Surely, it can’t be the law that any decanting that negatively impacts a beneficial interest is per se a breach of fiduciary duty. If a given decanting can pass muster under fiduciary law pertaining to discretionary distributions, the fact that the distribution was made to another trust, rather than to one or more individuals outright, should make no difference.16  

Endnotes

1. Phipps v. Palm Beach Trust Company, 196 So. 299 (Fla. 1940).

2. New York enacted the nation’s first decanting statute in 1992.

3. Alaska, Arizona, Delaware, Florida, Illinois, Indiana, Kentucky, Michigan, Minnesota, Missouri, Nevada, New Hampshire, New Mexico, New York, North Carolina, Ohio, Rhode Island, South Carolina, South Dakota, Tennessee, Texas, Virginia, Wisconsin and Wyoming.

4. Morse v. Kraft, 992 N.E.2d 1021 (Mass. 2013).

5. See Charles A. Redd, “Flexibility vs. Certainty—Has the Pendulum Swung Too Far?” Trusts & Estates (March 2015), at p. 10.

6. Ferri v. Powell-Ferri, 326 Conn. 438 (2017).

7. Neither Massachusetts nor Connecticut is a self-settled asset protection trust state.

8. Ferri v. Powell-Ferri, 72 N.E.3d 541 (Mass. 2017).

9. See Morse v. Kraft, 992 N.E.2d 1021 (Mass. 2013).

10. Powell-Ferri v. Ferri, 326 Conn. 457 (2017).

11. It’s reasonable to surmise that, had Paul consented to the decanting or even known about it before it had been consummated, the Supreme Court might well have reached a different result.

12. Hodges v. Johnson, 2017 N.H. LEXIS 232 (N.H. Dec. 12, 2017).

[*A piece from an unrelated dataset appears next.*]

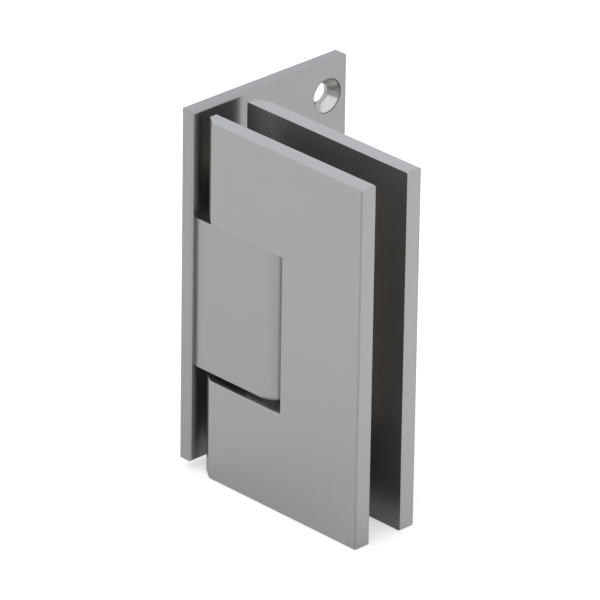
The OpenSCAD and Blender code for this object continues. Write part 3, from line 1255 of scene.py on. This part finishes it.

13. RSA 564-B:4-418(a) (Supp. 2008) (amended 2014).

14. See RSA 564-B:4-418(a) (Supp. 2008) (amended 2014); see also 12 Del. Code Section 3528(a) and Section 456.4-419.2(1), RSMo.

15. Indeed, the Supreme Court stated that a decanting that “eliminates a beneficiary’s non-vested interest in an irrevocable trust” is a breach of duty “only when the trustee fails to treat the beneficiaries equitably in light of the purposes and terms of the trust.” (Emphasis added.)

16. See, e.g., 12 Del. Code Section 3528(e).